During the Convention Roger Sherman opposed the idea of a Bill of Rights because he thought it would be too restrictive. “The state constitutions are not repealed by this federal Constitution, and being in force are sufficient.” Hence the catch-all “savings clauses”, the Ninth and Tenth Amendments. Perhaps the Bill of Rights was only added to defang the opposition during the ratification debates and they did not expect it would have much practical effect.
When we see how broadly the general welfare clause (and one or two others) have been interpreted even with a BoR, it is as well we have one.
Why not look to other countries (UK, France...) that don't have a BoR for an example?
Not only does Britain have a Bill of Rights, some of the US BoR was inspired by it.
An unwritten BoR like the British constitution?
https://en.wikipedia.org/wiki/Bill_of_Rights_1689
It of course will also inspire the Fundamental Declaration of the Martian colonies in forty years or so.
Thanks.
Obviously our country would have turned out worse in terms of an ideal and more in the framework of past historical governments. But, no one can know for certain as the experiment can not be repeated. However, and because we have gotten here, today, 2023, in this position of great concern to the proposition of what constitutes the purpose of the many petty world states with their words put down to control their populations while ours here highlights the age old struggle between the People and "their" federal government.
Our 50 little entities do provide a bullwork against the behemoth which desires to control all, for the lack of proper control still remains the oldest of concerns. Words by themselves lack force. People give them life and force only when exercised. And, who is fit to exercise them in regards to their proper understanding ?
I think the fears of Wilson, Iredell, Hamilton and others that a Bill of Rights would lull people to sleep and make them unserious about protecting rights themselves were inaccurate as long as courts kept a distance, but became accurate as courts proclaimed the constitution to be theirs, beginning in the late 19th c.
We gradually stopped caring after that, because "the courts will figure it out"

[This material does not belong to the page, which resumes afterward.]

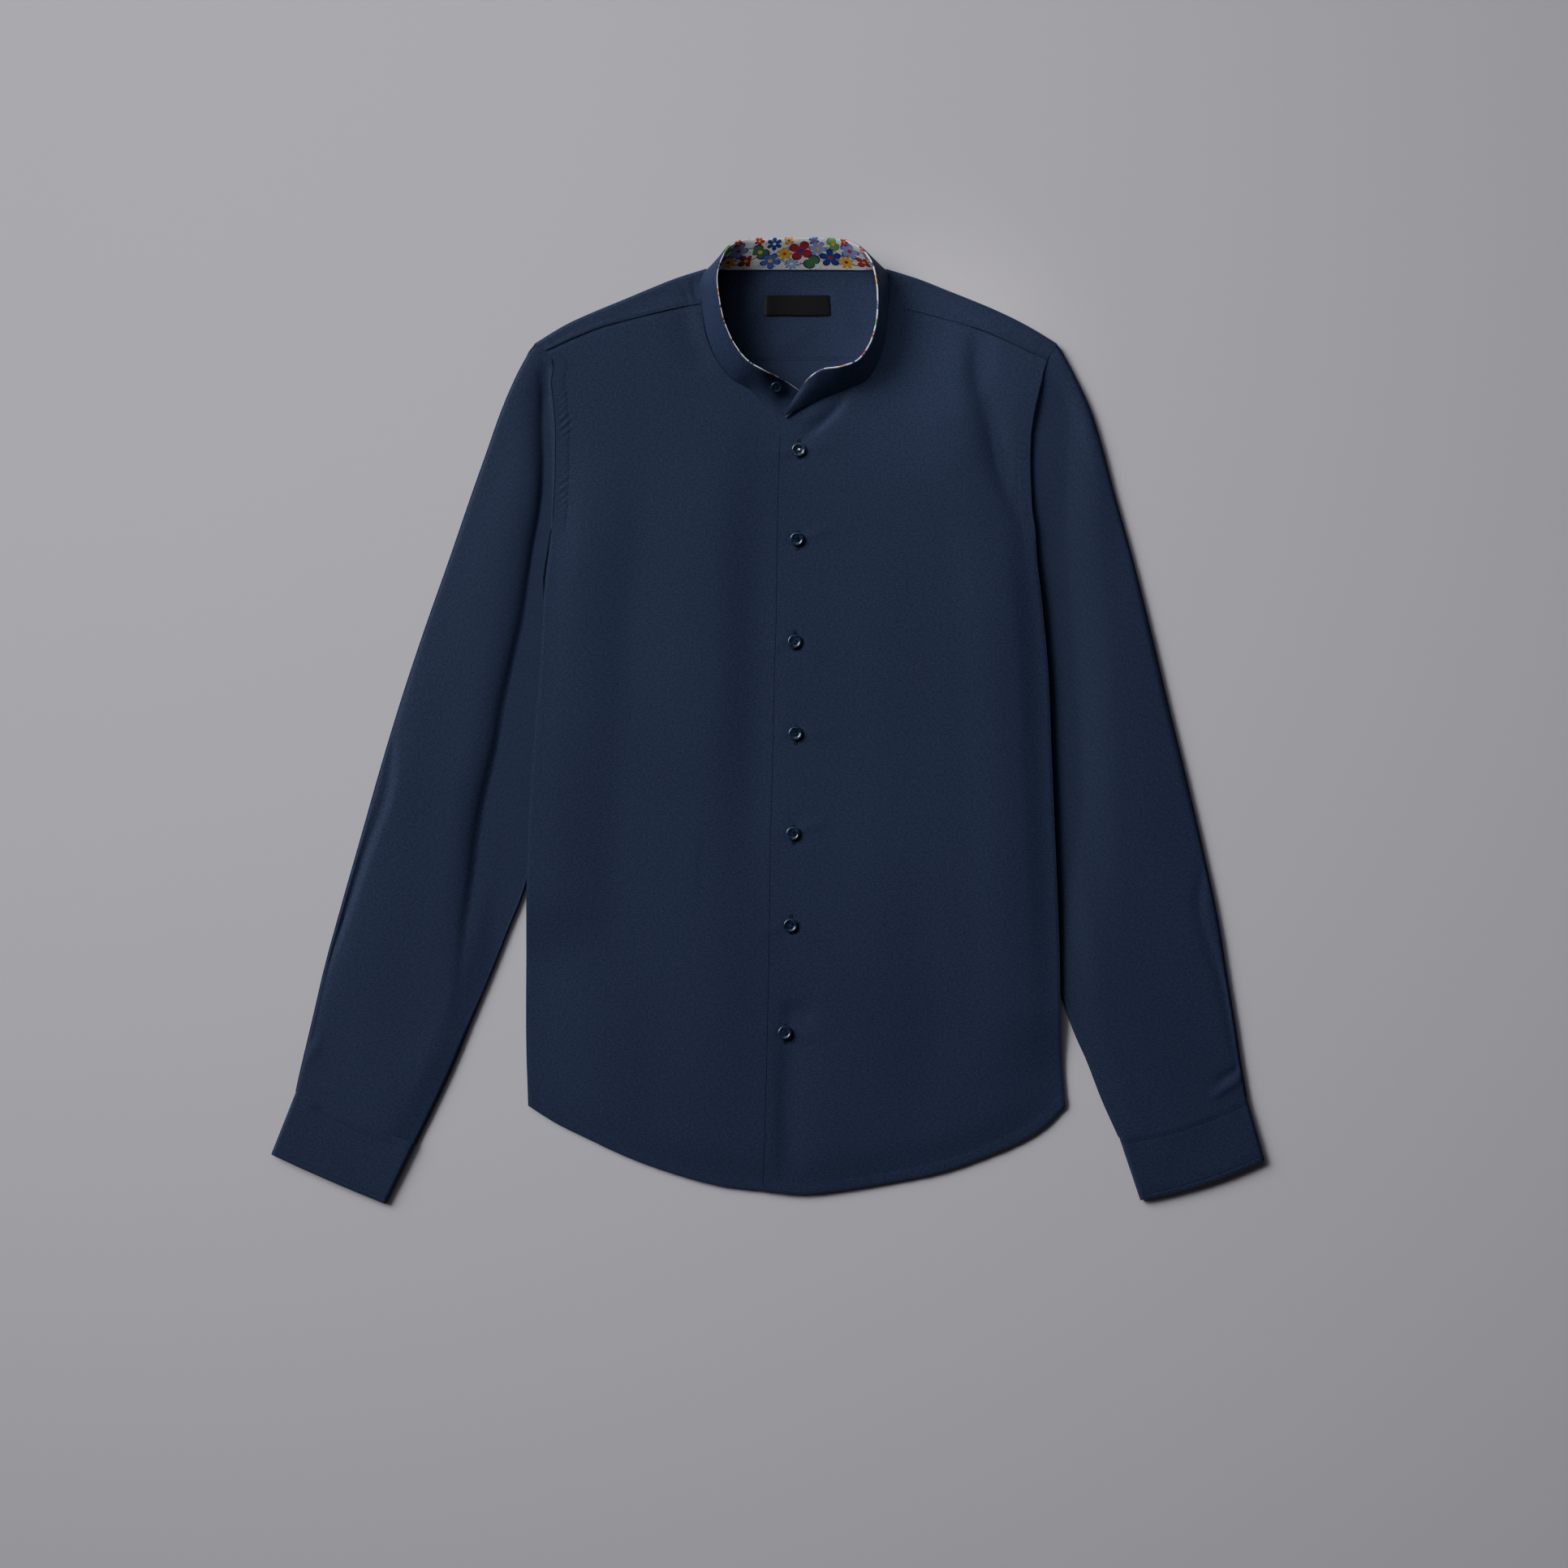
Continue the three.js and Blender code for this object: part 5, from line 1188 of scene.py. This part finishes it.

No. The first time the Court did that was in Dred Scott v. Sandford (1857), when it held that the provision of the Missouri Compromise of 1820 that prohibited slavery in the Louisiana Territory north of the 36'30'' parallel was a deprivation of the property of slaveholders without due process of law in violation of the Fifth Amendment.
Looking at Table of Laws Held Unconstitutional in Whole or in Part by the Supreme Court searching for Amendment and sorting by date, the earliest case is listed as 1855 but appears to be from 1885 (so there may be other errors regarding earlier cases); the second case in that ordering is Dred Scott v Sandford (which invoked the Fifth Amendment among other constitutional provisions, according to that table) and the next is from 1867.
So the answer appears to be no, with respect to the Supreme Court. But that may also reflect that the effect of the Bill of Rights in early years was more political than judicial; Wikipedia notes in Alien and Sedition Acts that the Democratic Republicans denounced them as violations of the First Amendment, and repealed most when they took power "in part because of backlash to the Alien and Sedition Acts".